DATA EXCERPT:
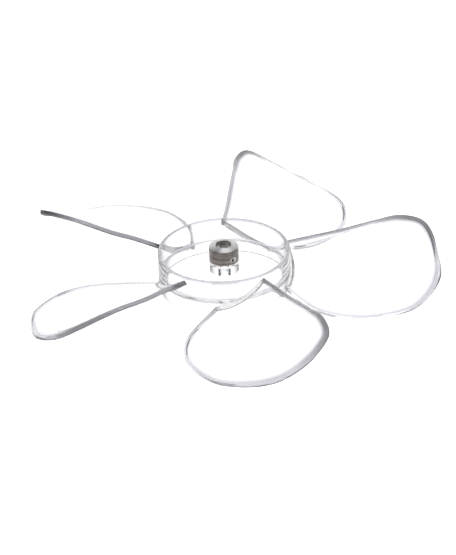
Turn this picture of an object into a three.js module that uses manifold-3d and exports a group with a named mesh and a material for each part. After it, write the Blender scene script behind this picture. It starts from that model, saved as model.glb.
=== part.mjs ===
// A clear moulded fan impeller: a cup-shaped hub with a central boss, five pitched blades,
// and a steel collar with a radial set screw that clamps the boss to a motor shaft.
//
// Millimetres, +Z up. The origin is on the axis of rotation, level with the floor of the cup.
// +Z points out of the cup, the way the air leaves. Seen from there the impeller turns
// clockwise, so each blade's low, broad edge leads and its high, straight edge trails.

import { BufferAttribute, BufferGeometry, CatmullRomCurve3, CylinderGeometry } from 'three';
import { Group, LatheGeometry, MathUtils, Mesh, MeshStandardMaterial, Vector2, Vector3 } from 'three';
import { ParametricGeometry } from 'three/addons/geometries/ParametricGeometry.js';
import { mergeVertices } from 'three/addons/utils/BufferGeometryUtils.js';
import Module from 'manifold-3d';

const wasm = await Module();
wasm.setup();

// ---------------------------------------------------------------- driving dimensions

const CLEARANCE = 0.3; // gap kept between pieces that meet

const hub = {
  rimHeight: 20.5, // from the floor of the cup up to the rim
  skirtDepth: 14.5, // from the floor of the cup down to the edge that the part rests on
  rimRadius: 59.0, // outside of the wall at the rim
  draft: 0.018, // how much the outside of the wall widens per millimetre downwards
  rimInnerRadius: 56.8,
  floorInnerRadius: 55.8,
  skirtInnerRadius: 56.6,
  webThickness: 2.4,
  webHoleRadius: 4.3, // lets the shaft through with room to spare
  floorFillet: 1.5,
  cornerRound: 2.0, // lower outside corner of the skirt
  rimRound: 0.6,
  facets: 72,
};

const boss = {
  radius: 13.3,
  shoulderHeight: 10.1, // the collar sits on this shoulder
  noseRadius: 6.4,
  noseHeight: 18.5,
  boreRadius: 4.0, // for an 8 mm motor shaft
  facets: 40,
};

const collar = {
  radius: 13.3,
  bottom: boss.shoulderHeight + CLEARANCE,
  shoulderHeight: 23.7, // top of the straight side, where the sloping shoulder starts
  height: 25.6,
  mouthRadius: 7.3,
  boreRadius: boss.noseRadius + CLEARANCE,
  edgeBreak: 0.4,
  facets: 48,
};

const screw = {
  direction: 308, // degrees around the axis
  height: 14.4, // of its own axis
  radius: 2.4, // plain shank in place of an M5 thread
  tip: 4.6, // distance of its point from the axis of rotation, just clear of the shaft
  length: 8.0,
  pointLength: 0.8,
  pointRadius: 1.4,
  socketAcrossFlats: 2.5,
  socketDepth: 3.0,
  facets: 32,
};

// The edge of one blade, from the root of its high trailing edge round the tip to the root of
// its low leading edge: distance from the axis, degrees round from the blade's own direction,
// height.
const bladeEdge = [
  [60.0, 18.1, 16.4],
  [85.0, 15.1, 19.3],
  [107.0, 14.3, 21.1],
  [142.0, 13.2, 26.3],
  [164.0, 12.7, 28.0],
  [183.5, 10.0, 23.4],
  [190.8, 4.4, 10.6],
  [190.6, -7.2, -5.4],
  [177.5, -20.8, -11.0],
  [150.0, -30.9, -11.1],
  [126.5, -35.5, -11.1],
  [98.6, -37.0, -10.8],
  [60.0, -27.6, -6.0],
];

const blade = {
  count: 5,
  thickness: 2.6,
  lipDrop: 1.8, // how far the stiffening lip round the free edge reaches below the blade
  lipWidth: 5.0, // over which the lip fades into the blade
  rootCamber: 0.09, // sag of the middle of a chord, as a share of the chord
  tipCamber: 0.05,
  rootFillet: 3.5,
  rows: 22, // from root to tip
  columns: 12, // from trailing to leading edge
};

// ---------------------------------------------------------------- materials

const clearPlastic = () => new MeshStandardMaterial({
  color: 0xe9eaf4, roughness: 0.08, metalness: 0, transparent: true, opacity: 0.35,
});
const dullSteel = () => new MeshStandardMaterial({ color: 0x8b8680, roughness: 0.38, metalness: 1 });
const darkSteel = () => new MeshStandardMaterial({ color: 0x55524f, roughness: 0.45, metalness: 1 });

// ---------------------------------------------------------------- solids

/** Merges the shared vertices of a closed geometry and drops triangles that have no area. */
function closed(geometry) {
  const plain = geometry.index ? geometry.toNonIndexed() : geometry;
  plain.deleteAttribute('normal');
  plain.deleteAttribute('uv');
  const merged = mergeVertices(plain, 1e-4);
  const kept = [];
  for (let i = 0; i < merged.index.count; i += 3) {
    const [a, b, c] = [0, 1, 2].map((corner) => merged.index.getX(i + corner));
    if (a !== b && b !== c && c !== a) kept.push(a, b, c);
  }
  merged.setIndex(kept);
  return merged;
}

/** Turns a closed geometry into a solid that can be cut and joined. */
function toSolid(geometry) {
  const merged = closed(geometry);
  return new wasm.Manifold(new wasm.Mesh({
    numProp: 3,
    vertProperties: new Float32Array(merged.attributes.position.array),
    triVerts: new Uint32Array(merged.index.array),
  }));
}

/** Turns a solid back into a geometry. */
function toGeometry(solid) {
  const mesh = solid.getMesh();
  const geometry = new BufferGeometry();
  geometry.setAttribute('position', new BufferAttribute(mesh.vertProperties, 3));
  geometry.setIndex(new BufferAttribute(mesh.triVerts, 1));
  return geometry;
}

/** A closed outline of [radius, height] corners, turned about the Z axis. */
function turned(outline, facets) {
  const corners = [...outline, outline[0]].map(([r, z]) => new Vector2(r, z));
  return new LatheGeometry(corners, facets).rotateX(Math.PI / 2);
}

/** Corners of a quarter round from one angle to another, in degrees, as [radius, height]. */
function quarterRound([r, z], radius, from, to, steps = 3) {
  return Array.from({ length: steps + 1 }, (_, i) => {
    const angle = MathUtils.degToRad(MathUtils.lerp(from, to, i / steps));
    return [r + radius * Math.cos(angle), z + radius * Math.sin(angle)];
  });
}

/** A rod that lies along the set screw's axis, from one distance off the main axis to another. */
function radialRod(from, to, startRadius, endRadius, facets) {
  const rod = new CylinderGeometry(endRadius, startRadius, to - from, facets);
  rod.rotateZ(-Math.PI / 2).translate((from + to) / 2, 0, screw.height);
  return rod.rotateZ(MathUtils.degToRad(screw.direction));
}

// ---------------------------------------------------------------- hub and boss

/** Outside radius of the hub wall at a height. */
const wallRadius = (z) => hub.rimRadius + (hub.rimHeight - z) * hub.draft;

function hubCup() {
  const bottom = -hub.skirtDepth;
  const corner = [wallRadius(bottom) - hub.cornerRound, bottom + hub.cornerRound];
  const fillet = [hub.floorInnerRadius - hub.floorFillet, hub.floorFillet];
  return turned([
    [hub.webHoleRadius, -hub.webThickness],
    [hub.skirtInnerRadius, -hub.webThickness],
    [hub.skirtInnerRadius, bottom],
    ...quarterRound(corner, hub.cornerRound, -90, 0),
    [wallRadius(hub.rimHeight - hub.rimRound), hub.rimHeight - hub.rimRound],
    [hub.rimRadius - hub.rimRound, hub.rimHeight],
    [hub.rimInnerRadius, hub.rimHeight],
    ...quarterRound(fillet, hub.floorFillet, 0, -90),
    [hub.webHoleRadius, 0],
  ], hub.facets);
}

function shaftBoss() {
  const tube = toSolid(turned([
    [boss.boreRadius, CLEARANCE],
    [boss.radius, CLEARANCE],
    [boss.radius, boss.shoulderHeight],
    [boss.noseRadius, boss.shoulderHeight],
    [boss.noseRadius, boss.noseHeight],
    [boss.boreRadius, boss.noseHeight],
  ], boss.facets));
  const screwHole = radialRod(0, boss.radius, screw.radius + CLEARANCE, screw.radius + CLEARANCE, screw.facets);
  return toGeometry(tube.subtract(toSolid(screwHole)));
}

// ---------------------------------------------------------------- blades

const cylindrical = ([r, degrees, z]) => {
  const angle = MathUtils.degToRad(degrees);
  return new Vector3(r * Math.cos(angle), r * Math.sin(angle), z);
};
const edgeCurve = new CatmullRomCurve3(bladeEdge.map(cylindrical), false, 'centripetal');
edgeCurve.arcLengthDivisions = 400;

/**
 * A point of the blade's middle surface. span runs from 0 at the root to 1 at the tip and
 * chord from 0 at the trailing edge to 1 at the leading edge. The two edge points of a row
 * are joined along an arc around the axis, which sags in its middle by the camber.
 */
function middlePoint(span, chord) {
  const high = edgeCurve.getPointAt(span / 2);
  const low = edgeCurve.getPointAt(1 - span / 2);
  const mix = (a, b) => MathUtils.lerp(a, b, chord);
  const radius = mix(Math.hypot(high.x, high.y), Math.hypot(low.x, low.y));
  const angle = mix(Math.atan2(high.y, high.x), Math.atan2(low.y, low.x));
  const camber = MathUtils.lerp(blade.rootCamber, blade.tipCamber, span) * high.distanceTo(low);
  const height = mix(high.z, low.z) - 4 * chord * (1 - chord) * camber;
  return new Vector3(radius * Math.cos(angle), radius * Math.sin(angle), height);
}

/** The upward normal of the middle surface. */
function middleNormal(span, chord) {
  const step = 0.004;
  const inner = Math.min(span, 1 - 4 * step);
  const along = middlePoint(inner + step, chord).sub(middlePoint(Math.max(inner - step, 0), chord));
  const from = Math.max(chord - step, 0);
  const to = Math.min(chord + step, 1);
  const across = middlePoint(inner, to).sub(middlePoint(inner, from));
  return across.cross(along).normalize();
}

/** Half of the blade's thickness, widened near the hub wall into a root fillet. */
function halfThickness(point, edgeDistance) {
  const fromWall = Math.hypot(point.x, point.y) - wallRadius(point.z) - CLEARANCE;
  const inFillet = MathUtils.clamp(1 - fromWall / blade.rootFillet, 0, 1);
  const fillet = blade.rootFillet * (1 - Math.sqrt(1 - inFillet ** 2));
  const edgeFade = Math.min(edgeDistance / (2 * blade.rootFillet), 1);
  return blade.thickness / 2 + fillet * edgeFade;
}

/** What the lip adds to the underside, at a distance from the free edge. */
const lip = (edgeDistance) => (
  blade.lipDrop * (1 - MathUtils.smoothstep(edgeDistance, 0, blade.lipWidth))
);

/** Moves a point straight in or out until it lies on the cylinder that clears the hub wall. */
function ontoWall(point) {
  const scale = (wallRadius(point.z) + CLEARANCE) / Math.hypot(point.x, point.y);
  return new Vector3(point.x * scale, point.y * scale, point.z);
}

/**
 * One blade, pointing along +X. Rings around its section are laid from the root to the tip:
 * each runs over the upper side and back along the underside, so its ends are the flat edge.
 * The first ring is folded flat, which closes the root, and the last is one upright line.
 */
function bladeSkin() {
  const sidePoints = blade.columns + 1;
  const ringSteps = 2 * sidePoints;
  const place = (around, along, target) => {
    const row = Math.round(along * (blade.rows + 1));
    const k = Math.round(around * ringSteps) % ringSteps;
    const above = k < sidePoints;
    const column = above ? k : ringSteps - 1 - k;
    const span = Math.sin(Math.PI / 2 * Math.max(row - 1, 0) / blade.rows);
    const chord = span === 1 ? 0.5 : (1 - Math.cos(Math.PI * column / blade.columns)) / 2;
    const middle = middlePoint(span, chord);
    const edge = Math.min(
      middle.distanceTo(middlePoint(span, 0)),
      middle.distanceTo(middlePoint(span, 1)),
      middle.distanceTo(edgeCurve.getPointAt(0.5)),
    );
    const half = halfThickness(middle, edge);
    const offset = above ? half : -half - lip(edge);
    middle.addScaledVector(middleNormal(span, chord), row === 0 ? 0 : offset);
    target.copy(row <= 1 ? ontoWall(middle) : middle);
  };
  return new ParametricGeometry(place, ringSteps, blade.rows + 1);
}

// ---------------------------------------------------------------- collar and screw

function shaftCollar() {
  const { radius, bottom, height, boreRadius, mouthRadius, edgeBreak, shoulderHeight } = collar;
  const ring = toSolid(turned([
    [boreRadius, bottom],
    [radius - edgeBreak, bottom],
    [radius, bottom + edgeBreak],
    [radius, shoulderHeight - edgeBreak],
    [radius - edgeBreak, shoulderHeight],
    [mouthRadius, height],
    [boreRadius, height - (mouthRadius - boreRadius)],
  ], collar.facets));
  const holeRadius = screw.radius + CLEARANCE;
  const hole = toSolid(radialRod(0, radius + 1, holeRadius, holeRadius, screw.facets));
  return toGeometry(ring.subtract(hole));
}

function setScrew() {
  const end = screw.tip + screw.length;
  const shank = toSolid(radialRod(screw.tip + screw.pointLength, end, screw.radius, screw.radius, screw.facets));
  const point = toSolid(radialRod(
    screw.tip, screw.tip + screw.pointLength + 0.01, screw.pointRadius, screw.radius, screw.facets,
  ));
  const acrossCorners = screw.socketAcrossFlats / Math.sqrt(3);
  const socket = toSolid(radialRod(end - screw.socketDepth, end + 1, acrossCorners, acrossCorners, 6));
  return toGeometry(shank.add(point).subtract(socket));
}

// ---------------------------------------------------------------- assembly

function named(name, geometry, material) {
  const mesh = new Mesh(geometry, material);
  mesh.name = name;
  return mesh;
}

function bladeRing() {
  const ring = new Group();
  for (let i = 0; i < blade.count; i += 1) {
    const mesh = named(`blade_${i + 1}`, closed(bladeSkin()), clearPlastic());
    mesh.rotation.z = 2 * Math.PI * i / blade.count;
    ring.add(mesh);
  }
  return ring;
}

const impeller = new Group();
impeller.add(named('hub_cup', closed(hubCup()), clearPlastic()));
impeller.add(named('shaft_boss', shaftBoss(), clearPlastic()));
impeller.add(bladeRing());
impeller.add(named('shaft_collar', shaftCollar(), dullSteel()));
impeller.add(named('set_screw', setScrew(), darkSteel()));

export default impeller;
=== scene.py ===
"""The looks of a clear moulded fan impeller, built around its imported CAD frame.

Everything is in metres in the CAD's own frame: +Z is the axis of rotation and z = 0 is the
floor of the hub's cup. Each piece is a surface worked out as a whole array of points.
"""
import math

import bmesh
import bpy
import numpy as np
from mathutils import Matrix, Vector


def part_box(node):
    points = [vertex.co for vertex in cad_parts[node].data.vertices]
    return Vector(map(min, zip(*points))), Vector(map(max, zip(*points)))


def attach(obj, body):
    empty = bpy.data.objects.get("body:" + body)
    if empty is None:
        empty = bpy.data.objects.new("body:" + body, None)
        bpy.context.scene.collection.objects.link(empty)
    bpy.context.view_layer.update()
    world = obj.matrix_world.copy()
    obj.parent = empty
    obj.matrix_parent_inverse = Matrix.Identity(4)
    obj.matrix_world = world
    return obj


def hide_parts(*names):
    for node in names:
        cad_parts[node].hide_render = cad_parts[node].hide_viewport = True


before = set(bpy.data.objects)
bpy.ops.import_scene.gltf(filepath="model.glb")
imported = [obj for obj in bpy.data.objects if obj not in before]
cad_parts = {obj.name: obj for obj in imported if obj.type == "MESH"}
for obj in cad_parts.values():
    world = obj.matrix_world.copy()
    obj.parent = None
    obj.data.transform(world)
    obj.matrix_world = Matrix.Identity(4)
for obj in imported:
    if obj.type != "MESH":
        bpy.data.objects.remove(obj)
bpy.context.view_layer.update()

# ------------------------------------------------------------------ sizes

MM = 0.001
GAP = 0.3 * MM  # between pieces that meet, as in the CAD

HUB_LOW, HUB_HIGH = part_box("hub_cup")
BOSS_LOW, BOSS_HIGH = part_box("shaft_boss")
COLLAR_LOW, COLLAR_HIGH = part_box("shaft_collar")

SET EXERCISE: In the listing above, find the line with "const impeller = new Group();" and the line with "imported CAD frame.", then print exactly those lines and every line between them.

TASK ANSWER:
const impeller = new Group();
impeller.add(named('hub_cup', closed(hubCup()), clearPlastic()));
impeller.add(named('shaft_boss', shaftBoss(), clearPlastic()));
impeller.add(bladeRing());
impeller.add(named('shaft_collar', shaftCollar(), dullSteel()));
impeller.add(named('set_screw', setScrew(), darkSteel()));

export default impeller;
=== scene.py ===
"""The looks of a clear moulded fan impeller, built around its imported CAD frame.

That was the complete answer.